The Gospel Foundation
To understand what Wake Up is doing emotionally, you have to hear it in relation to the Black church tradition the Chambers Brothers grew up inside. Gospel music had always used the language of awakening and rising as both religious metaphor and communal imperative, a call that reached from the preacher to the congregation and back again. When the brothers sang about waking up, they were drawing on a lineage that stretched back through generations of American sacred music. That lineage gave the song a gravitational pull that a purely secular rock record could not have achieved, a sense that the instruction carried moral weight beyond the immediate musical moment.
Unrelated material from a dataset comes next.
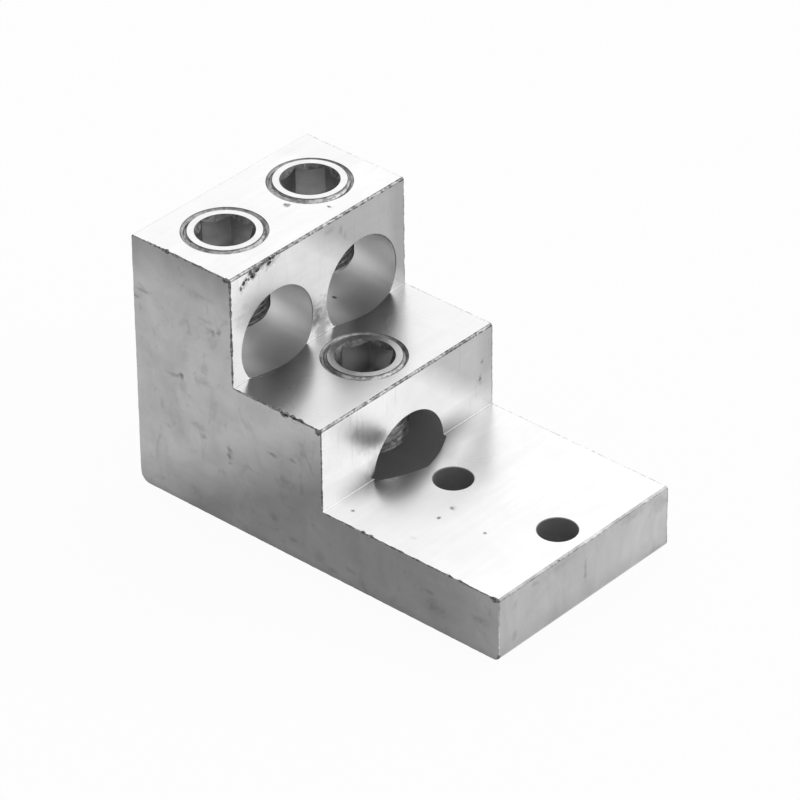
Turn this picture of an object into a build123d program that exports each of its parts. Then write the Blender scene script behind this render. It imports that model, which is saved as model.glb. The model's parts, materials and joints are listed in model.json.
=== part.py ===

The Political Register of 1969
By the summer of 1969, telling your audience to wake up was not a neutral act. The year had accumulated extraordinary turbulence: the previous November's election, ongoing conflict in Southeast Asia, the trial of the Chicago Eight following the 1968 Democratic National Convention, and the slow fracturing of the organized New Left all contributed to a climate in which the distinction between awareness and action felt genuinely urgent. A song that called its listeners to consciousness in that environment was participating in a conversation, whether or not it named specific events. The Chambers Brothers understood that music could carry that weight without being reduced to a political pamphlet.
Sound as Message
The production choices in the Chambers Brothers' recordings consistently reinforced the lyrical content through texture and intensity. Extended instrumental passages, vocal harmonies that built toward emotional peaks, and a willingness to let tracks breathe beyond the constraints of the three-minute commercial single all communicated something about what the band believed music could and should do. Wake Up shared that expansive sensibility: the sound itself insisted on your full attention before the words even registered. The medium carried the message, with the music enacting the instruction it contained. The song still makes that demand of you today.
The question it leaves behind is both simple and inexhaustible: what exactly are you being asked to wake up to?